Geschichten über den Krieg finden gewissermaßen außer Konkurrenz statt. Wie soll der Mensch, der satt im Frieden lebt, sich äußern zum Unvorstellbaren, der entfesselten Grausamkeit über Jahre? Bei den Festwochen gibt es einen Syrien-Schwerpunkt, zu diesem gehört ein Stück mit dem sanftmütig klingenden Titel „Während ich wartete“ von Omar Abusaada (Regie) und Mohammad Al Attar (Text).

Ein Mann wurde in Damaskus zusammengeschlagen, nun liegt er im Koma. Seine Mutter sitzt bei ihm, seine Schwester, die im Libanon einen Job gefunden hat, kommt – und seine Freundin. Ein zweiter Mann durchläuft die Stadien des Entsetzens, der Auflehnung, der Annäherung an den IS und des Abscheus vor dessen Brutalität. Statt eines Komapatienten sehen wir nur ein leeres Bett, die beiden Protagonisten halten sich meistens auf einem Plateau oberhalb des Krankenzimmers auf.

Der Kranke, Taym, wollte einen Film über seine Familie drehen. Er sammelte, zum Ärger seiner Mutter, privates Material, Briefe, die der Vater an sie schrieb, er war nicht treu, eine Schande, die die Mutter vor den Kindern zu verbergen versuchte. Der Spitalsaufenthalt wird bald zu teuer, der wenige Besitz muss verkauft werden, trotzdem wird Taym schließlich in häusliche Pflege entlassen. Seine Schwester kann sich nicht entschließen, in den Libanon zurückzukehren.
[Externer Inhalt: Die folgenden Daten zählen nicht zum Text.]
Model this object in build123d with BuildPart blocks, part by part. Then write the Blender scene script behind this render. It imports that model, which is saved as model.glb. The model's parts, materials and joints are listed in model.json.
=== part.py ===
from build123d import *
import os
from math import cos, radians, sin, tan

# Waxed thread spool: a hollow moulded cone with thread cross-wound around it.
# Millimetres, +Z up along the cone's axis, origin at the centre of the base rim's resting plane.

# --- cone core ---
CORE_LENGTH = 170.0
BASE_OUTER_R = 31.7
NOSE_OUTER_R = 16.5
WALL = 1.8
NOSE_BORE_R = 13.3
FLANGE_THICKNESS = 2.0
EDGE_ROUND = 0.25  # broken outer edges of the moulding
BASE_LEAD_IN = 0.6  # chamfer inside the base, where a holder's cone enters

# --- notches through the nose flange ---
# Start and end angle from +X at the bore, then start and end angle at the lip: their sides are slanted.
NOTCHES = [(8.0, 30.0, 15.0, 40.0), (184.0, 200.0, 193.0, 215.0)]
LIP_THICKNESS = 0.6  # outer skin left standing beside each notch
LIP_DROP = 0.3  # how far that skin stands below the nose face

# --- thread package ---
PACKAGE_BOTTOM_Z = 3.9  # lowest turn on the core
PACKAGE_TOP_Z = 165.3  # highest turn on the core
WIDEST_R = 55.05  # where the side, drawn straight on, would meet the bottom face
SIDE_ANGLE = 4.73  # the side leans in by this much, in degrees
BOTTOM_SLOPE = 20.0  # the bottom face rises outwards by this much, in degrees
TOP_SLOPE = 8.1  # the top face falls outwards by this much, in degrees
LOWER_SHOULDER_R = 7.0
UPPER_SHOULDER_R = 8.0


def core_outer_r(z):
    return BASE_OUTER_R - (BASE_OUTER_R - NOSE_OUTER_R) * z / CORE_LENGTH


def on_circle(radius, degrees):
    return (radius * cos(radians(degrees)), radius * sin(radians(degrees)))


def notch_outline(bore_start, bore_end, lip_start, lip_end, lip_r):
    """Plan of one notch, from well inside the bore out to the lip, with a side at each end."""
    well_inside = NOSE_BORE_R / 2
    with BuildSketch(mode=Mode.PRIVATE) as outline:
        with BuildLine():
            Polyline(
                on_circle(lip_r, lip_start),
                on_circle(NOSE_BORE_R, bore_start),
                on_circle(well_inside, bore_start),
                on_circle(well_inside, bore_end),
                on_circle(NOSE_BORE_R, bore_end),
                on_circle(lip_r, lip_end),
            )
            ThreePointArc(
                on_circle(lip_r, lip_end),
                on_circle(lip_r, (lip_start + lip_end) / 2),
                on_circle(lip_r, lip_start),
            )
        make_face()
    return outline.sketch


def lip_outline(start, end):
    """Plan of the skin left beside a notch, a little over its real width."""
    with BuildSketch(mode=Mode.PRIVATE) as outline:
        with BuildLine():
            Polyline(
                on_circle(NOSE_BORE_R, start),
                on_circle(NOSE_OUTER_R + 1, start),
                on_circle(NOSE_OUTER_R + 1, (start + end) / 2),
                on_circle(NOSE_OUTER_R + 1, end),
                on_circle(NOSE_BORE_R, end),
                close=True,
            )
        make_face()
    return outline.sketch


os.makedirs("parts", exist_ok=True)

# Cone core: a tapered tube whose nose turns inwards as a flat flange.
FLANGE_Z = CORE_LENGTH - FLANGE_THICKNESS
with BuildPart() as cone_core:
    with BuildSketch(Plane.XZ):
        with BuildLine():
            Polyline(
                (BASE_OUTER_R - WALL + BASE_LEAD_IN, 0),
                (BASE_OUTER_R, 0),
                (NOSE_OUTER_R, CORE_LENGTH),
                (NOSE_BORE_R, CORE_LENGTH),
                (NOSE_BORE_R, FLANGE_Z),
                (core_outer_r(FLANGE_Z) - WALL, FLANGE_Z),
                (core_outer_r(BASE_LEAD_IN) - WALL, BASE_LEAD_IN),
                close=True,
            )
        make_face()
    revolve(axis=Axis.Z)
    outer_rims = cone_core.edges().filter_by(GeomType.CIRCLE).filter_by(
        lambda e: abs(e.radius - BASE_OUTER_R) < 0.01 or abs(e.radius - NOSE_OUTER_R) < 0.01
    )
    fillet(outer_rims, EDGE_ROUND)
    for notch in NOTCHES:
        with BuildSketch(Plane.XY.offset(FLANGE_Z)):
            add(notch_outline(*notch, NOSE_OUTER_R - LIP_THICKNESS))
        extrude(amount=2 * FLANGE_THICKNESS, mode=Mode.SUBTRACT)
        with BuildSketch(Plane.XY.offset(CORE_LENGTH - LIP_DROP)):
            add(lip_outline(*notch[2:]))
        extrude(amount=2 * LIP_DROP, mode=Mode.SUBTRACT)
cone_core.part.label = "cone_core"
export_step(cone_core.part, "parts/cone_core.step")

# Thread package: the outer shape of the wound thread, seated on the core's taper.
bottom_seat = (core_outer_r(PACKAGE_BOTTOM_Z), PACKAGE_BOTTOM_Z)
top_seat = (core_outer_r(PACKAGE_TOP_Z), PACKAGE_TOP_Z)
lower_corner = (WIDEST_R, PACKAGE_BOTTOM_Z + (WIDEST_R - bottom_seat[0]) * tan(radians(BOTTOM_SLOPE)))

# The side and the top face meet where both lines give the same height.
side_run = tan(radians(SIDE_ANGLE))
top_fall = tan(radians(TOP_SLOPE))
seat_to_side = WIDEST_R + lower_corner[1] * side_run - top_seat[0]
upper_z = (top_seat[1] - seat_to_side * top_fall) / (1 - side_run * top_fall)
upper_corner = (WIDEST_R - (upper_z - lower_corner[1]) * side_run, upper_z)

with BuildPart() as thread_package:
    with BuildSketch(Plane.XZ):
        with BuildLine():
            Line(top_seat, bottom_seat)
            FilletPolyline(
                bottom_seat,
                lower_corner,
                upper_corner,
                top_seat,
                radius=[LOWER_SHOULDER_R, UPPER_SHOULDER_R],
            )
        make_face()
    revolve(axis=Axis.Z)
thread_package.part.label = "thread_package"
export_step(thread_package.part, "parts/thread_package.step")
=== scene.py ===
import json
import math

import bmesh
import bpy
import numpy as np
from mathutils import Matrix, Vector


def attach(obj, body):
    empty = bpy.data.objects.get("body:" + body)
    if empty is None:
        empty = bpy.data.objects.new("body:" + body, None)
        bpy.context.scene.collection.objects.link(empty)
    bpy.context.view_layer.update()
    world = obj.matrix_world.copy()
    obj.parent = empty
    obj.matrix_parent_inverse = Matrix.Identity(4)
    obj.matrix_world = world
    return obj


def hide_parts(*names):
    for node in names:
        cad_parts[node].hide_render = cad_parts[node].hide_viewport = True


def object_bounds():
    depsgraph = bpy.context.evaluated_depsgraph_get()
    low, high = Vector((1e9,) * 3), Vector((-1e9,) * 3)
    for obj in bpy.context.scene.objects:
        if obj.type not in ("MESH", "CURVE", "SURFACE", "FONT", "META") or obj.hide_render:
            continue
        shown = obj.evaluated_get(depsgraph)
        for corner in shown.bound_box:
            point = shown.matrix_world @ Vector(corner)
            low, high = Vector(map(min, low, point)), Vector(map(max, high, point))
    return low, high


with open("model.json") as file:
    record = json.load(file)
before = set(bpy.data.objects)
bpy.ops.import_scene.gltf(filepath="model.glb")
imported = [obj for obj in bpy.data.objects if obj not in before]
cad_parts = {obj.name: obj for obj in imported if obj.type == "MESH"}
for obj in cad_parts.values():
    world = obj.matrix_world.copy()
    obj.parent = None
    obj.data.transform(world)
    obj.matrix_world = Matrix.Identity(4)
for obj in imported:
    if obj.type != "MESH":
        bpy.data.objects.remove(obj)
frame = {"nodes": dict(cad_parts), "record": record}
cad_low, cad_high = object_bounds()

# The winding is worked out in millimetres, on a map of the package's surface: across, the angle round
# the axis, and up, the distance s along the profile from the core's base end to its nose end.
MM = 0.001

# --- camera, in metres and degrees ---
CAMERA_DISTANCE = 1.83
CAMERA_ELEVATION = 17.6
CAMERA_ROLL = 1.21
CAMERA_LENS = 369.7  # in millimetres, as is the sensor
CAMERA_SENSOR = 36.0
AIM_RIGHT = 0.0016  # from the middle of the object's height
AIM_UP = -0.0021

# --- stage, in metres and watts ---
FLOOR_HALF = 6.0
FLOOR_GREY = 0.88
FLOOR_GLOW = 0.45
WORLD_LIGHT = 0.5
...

Die Freundin jedoch flüchtet in ein neues Leben.

Es gibt einige heitere Momente, wenn ein älterer Hippie, der mit seiner Gitarre inmitten des Chaos die innere Emigration wählte und sich mit häufigem Joint-Rauchen tröstet, sich plötzlich auf Tayms Schwester wirft, aber Liebe ist nicht möglich in dieser Lage.
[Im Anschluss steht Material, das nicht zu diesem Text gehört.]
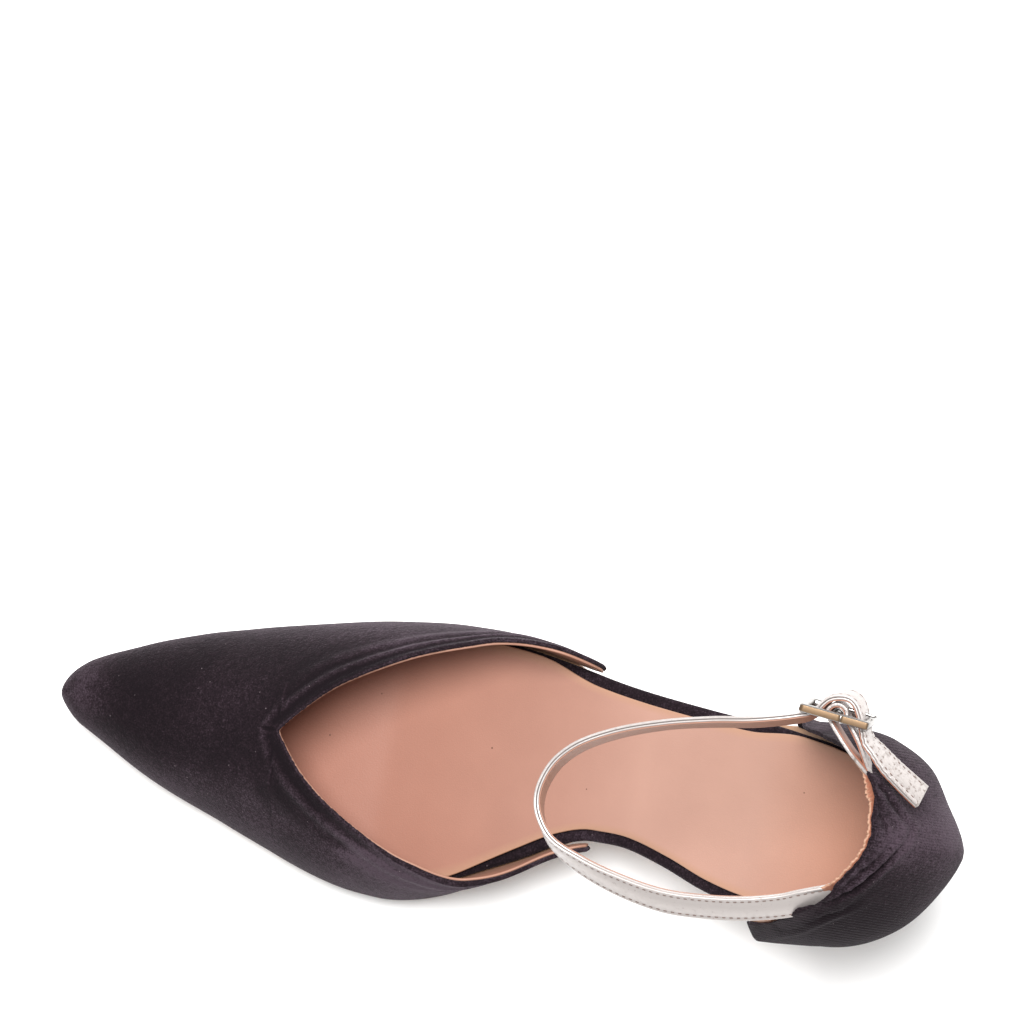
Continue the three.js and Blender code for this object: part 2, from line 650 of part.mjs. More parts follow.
function strapStops() {
  const stops = [];
  const seamSpan = seamLength / counterEdges.medial.distanceAt(counterReach.medial);
  const seamUp = wallMiddle('medial', seamShare, strapWidth * 0.42).up;
  for (const k of [-1, -0.5, 0]) {
    stops.push(wallMiddle('medial', seamShare + k * seamSpan, strapWidth * 0.42));
    stops[stops.length - 1].up = seamUp;
  }
  const seam = counterPoint('medial', seamShare, 1);
  const level = stops[2].at.z;
  const route = [];
  for (const row of loopRows) {
    const at = new THREE.Vector3(seam.x + strapReach * row.ahead, strapSpread * row.across, level);
    at.z += strapReach * row.above;
    route.push({ at, lean: row.lean });
  }
  for (const row of weaveRows) {
    const up = leaning(buckle.inward, buckleTilt + row.lean);
    route.push({ at: inBuckle(row.along * buckleLength, row.out * buckleLength, 0), up });
  }
  const leave = route[route.length - 1].at;
  for (const row of tailRows) {
    const away = new THREE.Vector3(-row.behind, row.inward, -row.below).multiplyScalar(tailLength);
    route.push({ at: leave.clone().add(away), lean: row.lean });
  }
  const spots = [...stops.map((stop) => stop.at), ...route.map((stop) => stop.at)];
  const curve = new THREE.CatmullRomCurve3(spots, false, 'centripetal');
  const segments = spots.length - 1;
  const stations = [...stops, ...route];
  const result = [];
  for (let i = 0; i < segments; i += 1) {
    const length = spots[i].distanceTo(spots[i + 1]);
    const pieces = Math.max(1, Math.round(length / 2.4));
    for (let k = 0; k < pieces + (i === segments - 1 ? 1 : 0); k += 1) {
      const t = (i + k / pieces) / segments;
      const along = curve.getTangent(t);
      const inside = new THREE.Vector3(along.y, -along.x, 0).normalize();
      const upAt = (index) => {
        if (stations[index].up) return stations[index].up.clone();
        return leaning(inside, stations[index].lean);
      };
      result.push({ at: curve.getPoint(t), up: upAt(i).lerp(upAt(i + 1), k / pieces).normalize() });
    }
  }
  return result;
}

// The stay: a loop from the lateral topline round the buckle's bar and back
function stayStops() {
  const base = wallMiddle('lateral', stayShare, stayWidth * 0.35);
  const radius = curlRadius + prongWire / 2 + clearance + stayThickness / 2;
  const legGap = (stayThickness + clearance) / 2;
  const toBar = buckle.centre.clone().sub(base.at).setZ(0).normalize();
  const across = new THREE.Vector3(toBar.y, -toBar.x, 0);
  if (across.dot(buckle.along) < 0) across.negate();
  const leg = (sign) => [
    base.at.clone().addScaledVector(toBar, -2).addScaledVector(across, sign * legGap),
    base.at.clone().addScaledVector(toBar, 2.5).addScaledVector(across, sign * legGap),
    base.at.clone().lerp(buckle.centre, 0.5).addScaledVector(across, sign * radius * 0.55 + 0.4)
      .add(new THREE.Vector3(0, 0, stayWidth * 0.25))];
  const spots = leg(1);
  for (let k = 0; k <= 6; k += 1) {
    const angle = Math.PI * k / 6;
    spots.push(inBuckle(radius * Math.cos(angle), radius * Math.sin(angle), 0));
  }
  spots.push(...leg(-1).reverse());
  const curve = new THREE.CatmullRomCurve3(spots, false, 'centripetal');
  const count = 44;
  const stops = [];
  for (let i = 0; i <= count; i += 1) {
    stops.push({ at: curve.getPointAt(i / count), up: buckle.up.clone() });
  }
  return stops;
}

function buckleFrame() {
  const [halfLength, halfHeight, corner] = [buckleLength / 2, buckleHeight / 2, buckleWire * 0.6];
  const shape = new THREE.Shape();
  shape.moveTo(-halfLength + corner, -halfHeight);
  shape.lineTo(halfLength - corner, -halfHeight);
  shape.lineTo(halfLength, -halfHeight + corner);
  shape.lineTo(halfLength, halfHeight - corner);
  shape.lineTo(halfLength - corner, halfHeight);
  shape.lineTo(-halfLength + corner, halfHeight);
  shape.lineTo(-halfLength, halfHeight - corner);
  shape.lineTo(-halfLength, -halfHeight + corner);
  shape.closePath();
  const plateShape = new THREE.ExtrudeGeometry(shape, { depth: buckleWire, bevelEnabled: false });
  plateShape.translate(0, 0, -buckleWire / 2);
  let frame = solid(placeInBuckle(plateShape));
  const windowLength = halfLength - buckleWire - barWidth / 2;
  for (const sign of [1, -1]) {
    const window = new THREE.BoxGeometry(windowLength, buckleHeight - 2 * buckleWire, buckleWire * 2);
    window.translate(sign * (barWidth + windowLength) / 2, 0, 0);
    frame = frame.subtract(solid(placeInBuckle(window)));
  }
  return fromSolid(frame);
}

// From the buckle's own axes (length, height, depth out of it) to the shoe
function placeInBuckle(geometry) {
  geometry.deleteAttribute('normal');
  geometry.deleteAttribute('uv');
  const merged = mergeVertices(geometry, 1e-4);
  const matrix = new THREE.Matrix4().makeBasis(buckle.along, buckle.up, buckle.out.clone());
  matrix.setPosition(buckle.centre);
  return facingOut(merged.applyMatrix4(matrix));
}

// The prong: a curl round the bar and a pin that lies on the rear rail
function buckleProng(extra) {
  const wire = prongWire / 2 + extra;
  const curl = new THREE.TorusGeometry(curlRadius, wire, 8, 18);
  curl.rotateX(Math.PI / 2);
  const pinOut = buckleWire / 2 + clearance + prongWire / 2;
  const pinEnd = -buckleLength / 2 - prongWire * 0.3;
  const pin = new THREE.CylinderGeometry(wire, wire, -pinEnd + extra, 10);
  pin.rotateZ(Math.PI / 2);
  pin.translate((pinEnd - extra) / 2, 0, pinOut);
  return solid(placeInBuckle(curl)).add(solid(placeInBuckle(pin)));
}

// Room in the counter for the strap's seam, open through the topline
function seamNotch(stops) {
  const raised = stops.map((stop) => ({ at: stop.at.clone().addScaledVector(stop.up, strapWidth / 2), up: stop.up }));
  return solid(ribbon(raised, 2 * (strapWidth + clearance), wallThickness * 3));
}

function addStrap() {
  const room = 2 * clearance;
  const strapLine = strapStops();
  const strap = solid(ribbon(strapLine, strapWidth, strapThickness));
  const stayLine = stayStops();
  const stay = solid(ribbon(stayLine, stayWidth, stayThickness));
  const stayRoom = solid(ribbon(stayLine, stayWidth + room, stayThickness + room));
  const prongRoom = buckleProng(clearance);
  const wall = solid(thicken(counterSheet(), wallThickness));
  const heldStops = strapLine.slice(0, 14);
  const pieces = wall.subtract(seamNotch(heldStops)).subtract(stayRoom).decompose();
  pieces.sort((a, b) => b.volume() - a.volume());
  add('counter', fromSolid(pieces[0]), velvet);
  add('ankle_strap', fromSolid(strap.subtract(prongRoom)), silver);
  add('buckle_stay', fromSolid(stay.subtract(prongRoom)), silver);
  add('buckle_frame', buckleFrame(), metal);
  add('buckle_prong', fromSolid(buckleProng(0)), metal);
}

const floorGap = topPieceThickness + clearance;

// A point of the heel's rounded tip, seen from above
function heelTip(angle) {
  const cos = Math.sign(Math.cos(angle)) * Math.abs(Math.cos(angle)) ** heelSquareness;
  return { cos, spot: new THREE.Vector2(heelSetForward + heelTipLength / 2 * cos, heelTipWidth / 2 * Math.sin(angle)) };
}

// The same place at the seat, just inside the sole's edge
function heelSeat(angle, cos) {
  const u = boardBack + heelInset + heelTopLength / 2 * (1 + cos);
  const sin = Math.sin(angle);
  const half = halfWidth(u, sin >= 0 ? 'medial' : 'lateral') - heelInset;
  return new THREE.Vector2(u, axisShift + half * Math.sign(sin) * Math.min(1, Math.abs(sin) * 1.5));
}

// The heel, from its tip up to the sole's underside, and the top piece under it
function addHeel() {
  const levels = 9;
  const around = 28;
  const sections = [];
  const worn = [[], []];
  for (let i = 0; i <= levels; i += 1) {
    const share = i / levels;
    const section = [];
    for (let j = 0; j < around; j += 1) {
      const angle = 2 * Math.PI * j / around;
      const { cos, spot } = heelTip(angle);
      spot.lerp(heelSeat(angle, cos), share ** heelFlare);
      const ceiling = treadHeight(spot.x) - clearance;
      section.push(toWorld(spot.x, spot.y, floorGap + (ceiling - floorGap) * share));
    }
    sections.push(section);
  }
  for (let j = 0; j < around; j += 1) {
    const { spot } = heelTip(2 * Math.PI * j / around);
    worn[0].push(toWorld(spot.x, spot.y, 0));
    worn[1].push(toWorld(spot.x, spot.y, topPieceThickness));
  }
  add('heel', loft(sections), velvet);
  add('top_piece', loft(worn), rubber);
}

addSole();
addVamp();
addHeel();
addStrap();

export default shoe;
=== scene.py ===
import bpy, math
import numpy as np
from mathutils import Vector, Matrix

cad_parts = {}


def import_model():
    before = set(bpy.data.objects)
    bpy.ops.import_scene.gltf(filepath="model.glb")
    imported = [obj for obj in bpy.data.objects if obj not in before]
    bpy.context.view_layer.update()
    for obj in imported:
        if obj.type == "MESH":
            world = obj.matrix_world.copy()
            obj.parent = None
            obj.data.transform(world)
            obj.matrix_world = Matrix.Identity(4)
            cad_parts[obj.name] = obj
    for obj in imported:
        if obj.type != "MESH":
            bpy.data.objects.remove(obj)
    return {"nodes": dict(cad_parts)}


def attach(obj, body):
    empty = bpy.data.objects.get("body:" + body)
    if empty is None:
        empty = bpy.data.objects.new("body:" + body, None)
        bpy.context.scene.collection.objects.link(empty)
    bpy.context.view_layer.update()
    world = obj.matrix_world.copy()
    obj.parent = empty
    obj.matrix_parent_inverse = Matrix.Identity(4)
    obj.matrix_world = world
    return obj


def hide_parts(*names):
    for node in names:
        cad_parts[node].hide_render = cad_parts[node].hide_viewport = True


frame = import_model()
dice = np.random.default_rng(7)
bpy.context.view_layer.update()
print("frame loaded:", ", ".join(sorted(frame["nodes"])))

last = {
    "length": 264.0, "ball": 78.0, "heel": 50.0, "toe": 8.0, "back": 7.5,
    "heelRadius": 30.0, "toeRadius": 7.0, "shift": 1.4, "forward": 33.0,
    "lift": 2.9, "board": 3.0, "sock": 1.2, "gap": 0.3, "wall": 1.9, "instep": 60.0, "toeFrom": 0.92, "toeTo": 0.99,
    # half widths: share of the length, big-toe side, little-toe side (shares of the ball width)
    "print": [(0.130, 0.298, 0.275), (0.177, 0.315, 0.298), (0.223, 0.312, 0.318), (0.270, 0.280, 0.326),
              (0.316, 0.228, 0.339), (0.362, 0.190, 0.355), (0.400, 0.188, 0.373), (0.438, 0.222, 0.397),
              (0.477, 0.292, 0.420), (0.515, 0.354, 0.438), (0.554, 0.415, 0.446), (0.592, 0.456, 0.444),
              (0.631, 0.474, 0.431), (0.677, 0.469, 0.408), (0.731, 0.435, 0.369), (0.788, 0.372, 0.324),
              (0.846, 0.295, 0.272), (0.904, 0.204, 0.205), (0.954, 0.112, 0.130), (1.000, 0.030, 0.052)],
    "tread": [(0.000, 1.000), (0.080, 0.970), (0.155, 0.900), (0.230, 0.785), (0.310, 0.620), (0.385, 0.440),
              (0.460, 0.272), (0.535, 0.130), (0.595, 0.045), (0.635, 0.008), (0.655, 0.000), (0.745, 0.000)],
    "spring": [(0.745, 0.00), (0.800, 0.06), (0.860, 0.26), (0.930, 0.62), (1.000, 1.00)],
    "crown": [(0.400, 1.000), (0.450, 0.950), (0.500, 0.900), (0.562, 0.830), (0.631, 0.730), (0.704, 0.645),
              (0.765, 0.565), (0.808, 0.500), (0.865, 0.405), (0.923, 0.298), (0.962, 0.208), (0.984, 0.145),
              (0.996, 0.095)],
}
sides = {"medial": 1.0, "lateral": -1.0}


def smooth(value, low, high):
    t = np.clip((value - low) / (high - low), 0.0, 1.0)
    return t * t * (3 - 2 * t)


def bell(value, middle, width):
    return np.exp(-((value - middle) / width) ** 2)


def unit(vector):
    return vector / (np.linalg.norm(vector) or 1)


# a table read smoothly between its rows
def follow(rows, at, column=1):
    if at <= rows[0][0]:
        return rows[0][column]
    if at >= rows[-1][0]:
        return rows[-1][column]
    end = len(rows) - 1
    row = 0
    while rows[row + 1][0] < at:
        row += 1

    def slope(index):
        before, after, here = rows[max(index - 1, 0)], rows[min(index + 1, end)], rows[index]
        if 0 < index < end and (here[column] - before[column]) * (after[column] - here[column]) <= 0:
            return 0.0
        return (after[column] - before[column]) / (after[0] - before[0])

    low, high = rows[row], rows[row + 1]
    span = high[0] - low[0]
    t = (at - low[0]) / span
    fall = 1 + t * t * (2 * t - 3)
    return (low[column] * fall + high[column] * (1 - fall)
            + span * (slope(row) * t * (1 - t) ** 2 - slope(row + 1) * t * t * (1 - t)))


def halfWidth(u, side):
    width = last["ball"] * follow(last["print"], u / last["length"], column=1 if side == "medial" else 2)
    cap = last["heelRadius"] * (1 if side == "medial" else 1.25)
    intoHeel = (last["back"] + cap - u) / cap
    intoToe = (u - (last["length"] - last["toeRadius"])) / last["toeRadius"]
    if intoHeel > 0:
        width *= math.sqrt(max(0.0, 1 - intoHeel ** 2))
    if intoToe > 0:
        width *= math.sqrt(max(0.0, 1 - intoToe ** 2))
    return width


def treadHeight(u):
    at = u / last["length"]
    return last["heel"] * follow(last["tread"], at) + last["toe"] * follow(last["spring"], at)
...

Viel Heiterkeit im Publikum

Das Publikum lachte oft bei der Premiere am Mittwoch, seltsam, lustig ist hier eigentlich nichts. Schon gar nicht die originalen Einspielungen aus dem Syrien-Krieg.
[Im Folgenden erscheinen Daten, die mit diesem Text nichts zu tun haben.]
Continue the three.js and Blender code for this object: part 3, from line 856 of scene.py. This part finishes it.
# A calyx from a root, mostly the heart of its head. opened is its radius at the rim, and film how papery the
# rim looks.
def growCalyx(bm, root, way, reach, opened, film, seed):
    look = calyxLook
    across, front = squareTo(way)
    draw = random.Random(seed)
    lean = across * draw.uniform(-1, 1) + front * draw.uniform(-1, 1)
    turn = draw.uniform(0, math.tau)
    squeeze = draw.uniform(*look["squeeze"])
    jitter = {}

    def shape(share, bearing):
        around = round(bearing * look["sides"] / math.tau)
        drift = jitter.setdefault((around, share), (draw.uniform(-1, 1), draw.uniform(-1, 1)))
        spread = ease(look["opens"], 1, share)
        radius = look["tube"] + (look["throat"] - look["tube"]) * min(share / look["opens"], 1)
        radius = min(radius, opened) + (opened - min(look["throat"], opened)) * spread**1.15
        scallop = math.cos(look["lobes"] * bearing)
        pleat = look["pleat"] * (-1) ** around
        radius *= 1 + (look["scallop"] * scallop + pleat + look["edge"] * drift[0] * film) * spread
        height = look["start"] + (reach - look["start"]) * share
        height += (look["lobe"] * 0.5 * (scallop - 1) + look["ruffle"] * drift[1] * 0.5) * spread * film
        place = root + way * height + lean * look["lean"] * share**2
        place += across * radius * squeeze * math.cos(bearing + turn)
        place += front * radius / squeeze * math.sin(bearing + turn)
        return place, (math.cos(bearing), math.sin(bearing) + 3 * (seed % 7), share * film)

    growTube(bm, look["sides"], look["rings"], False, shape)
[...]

Die Aufführung berührt, speziell, wenn Tayms Schwester von ihren Metamorphosen erzählt oder die Gruppe sich kurz bei einem Gläschen Wein entspannt, aber sie wirkt auch unbeabsichtigt banalisierend. Wer der Wucht des Krieges gerecht werden will, wähle vielleicht doch lieber Shakespeare oder die alten Griechen.